Z pedagogiką sprawa ma się podobnie na Uniwersytecie Opolskim. Ten kierunek od kilku lat traci na popularności - powszechnie kojarzy się głównie ze studiami nauczycielskimi, a w tym zawodzie, jak wiadomo, z pracą jest ostatnio krucho. Do szkół wszedł niż demograficzny, od kilku lat mamy do czynienia z falą zwolnień i likwidacji. Potencjalni studenci często zniechęcają się, zapominając, że po pedagogice można pracować m.in. w resocjalizacji, instytucjach kultury czy doradztwie zawodowym.

W Opolu, oprócz pedagogiki, miejsca są też m.in. na biotechnologii, dziennikarstwie, informatyce, logistyce czy uważanych za przyszłościowe studiach poświęconych odnawialnym źródłom energii.

Architektura i matematyka

Aneta Adamska z biura prasowego Uniwersytetu Marii Curie-Skłodowskiej w Lublinie zauważa, że dodatkowa rekrutacja jest tu prowadzona na niemal tych samych kierunkach, na których była potrzebna przed rokiem. - Liczymy więc na to, że, tak jak to miało miejsce w ubiegłym roku, wypełnimy na nich limity podczas wrześniowego naboru.

Na części kierunków na UMCS zostało dosłownie kilka wolnych miejsc. Chodzi m.in. o fizjoterapię w Puławach, bałkanistykę czy fizykę. Więcej miejsc czeka m.in. na informatologii stosowanej, informacji w społeczeństwie czy studiach wschodnioeuropejskich.

Lidia Jaskuła z Katolickiego Uniwersytetu Lubelskiego przypomina, że na poszczególne kierunki na tej uczelni można rejestrować się aż do wyczerpania limitu wolnych miejsc. - Najwięcej mamy ich na kierunkach: historia sztuki, kulturoznawstwo, matematyka, oraz na niektórych kierunkach na wydziale zamiejscowym w Stalowej Woli - dodaje.

Jeszcze 15 osób na architekturę zamierza przyjąć Politechnika Rzeszowska.

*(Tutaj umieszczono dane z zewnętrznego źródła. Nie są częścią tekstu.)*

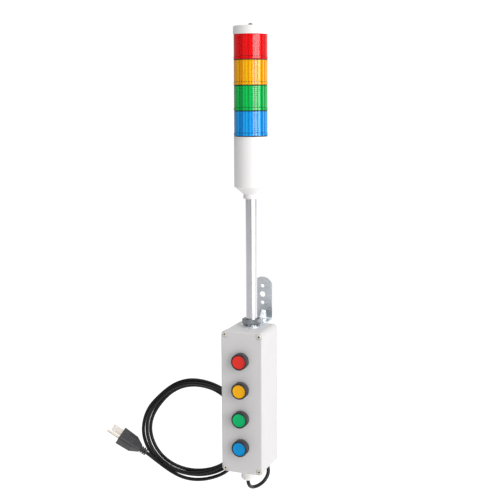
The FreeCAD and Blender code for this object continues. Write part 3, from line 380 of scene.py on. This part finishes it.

Na tej uczelni rekrutacja uzupełniająca zakończy się 14 września. Najwięcej wolnych miejsc - 60 - czeka na studentów matematyki i fizyki stosowanej oraz na technologii chemicznej - 50. Uczelnia ma zamiejscowy ośrodek dydaktyczny w Stalowej Woli. Tam wciąż można studiować mechanikę i budowę maszyn oraz zarządzanie i inżynierię produkcji. Na obu kierunkach prowadzonych na Wydziale Budowy Maszyn i Lotnictwa czeka po 60 indeksów.

Coraz mniej studentów

Uniwersytet Wrocławski na swojej stronie prowadzi stale aktualizowaną listę wolnych miejsc. W pierwszym tygodniu sierpnia było tam jeszcze m.in. 41 miejsc na archeologii, 116 na chemii, 107 na dziedzictwie kultury materialnej, 111 na filologii polskiej, 38 na filologii indyjskiej i kulturze Indii.

W Poznaniu na Uniwersytecie im. Adama Mickiewicza wciąż są indeksy m.in. na socjologii, wschodoznawstwie, ochronie środowiska.

Ostatni z tych kierunków rekrutowany po raz drugi jest na wielu uczelniach w całym kraju. Choć jeszcze dwa lata temu na niektórych uczelniach był to tzw. kierunek zamawiany z wysokimi stypendiami, zainteresowanie nim spadło. Z badań wynika, że studenci ochrony środowiska stosunkowo rzadko znajdowali pracę w zawodzie, bo rynek pracy był nimi nasycony. Uniwersytet Warmińsko-Mazurski zdecydował nawet, że tego kierunku od października nie uruchomi.

Wolne miejsca na kilkunastu kierunkach ma nawet największa w kraju uczelnia, czyli Uniwersytet Warszawski. Rekrutacja trwa m.in. na afrykanistyce, geologii, polityce społecznej czy stosunkach międzynarodowych.

Lepiej nie będzie. Z raportu Instytutu Sokratesa, pozarządowego ośrodka badawczego, wynika, że w 2020 r. studentów w Polsce może być nawet o 800 tys. mniej niż w 2012 r. I m.in. dlatego upadnie nawet 250 z ponad 300 płatnych uczelni niepublicznych. Ale, jak widać, skutki niżu już odczuwają uczelnie państwowe, na których studenci mogą uczyć się za darmo. Mimo że kandydatów na studia z każdym rokiem ubywa, uczelnie niechętnie zmniejszają liczbę miejsc na poszczególnych kierunkach, bo to oznaczałoby konieczność zwalniania kadry dydaktycznej. Taka sytuacja kusi, by przyjmować w mury uczelni kandydatów z wynikami, które jeszcze kilka lat temu nie dawałyby szans na indeks.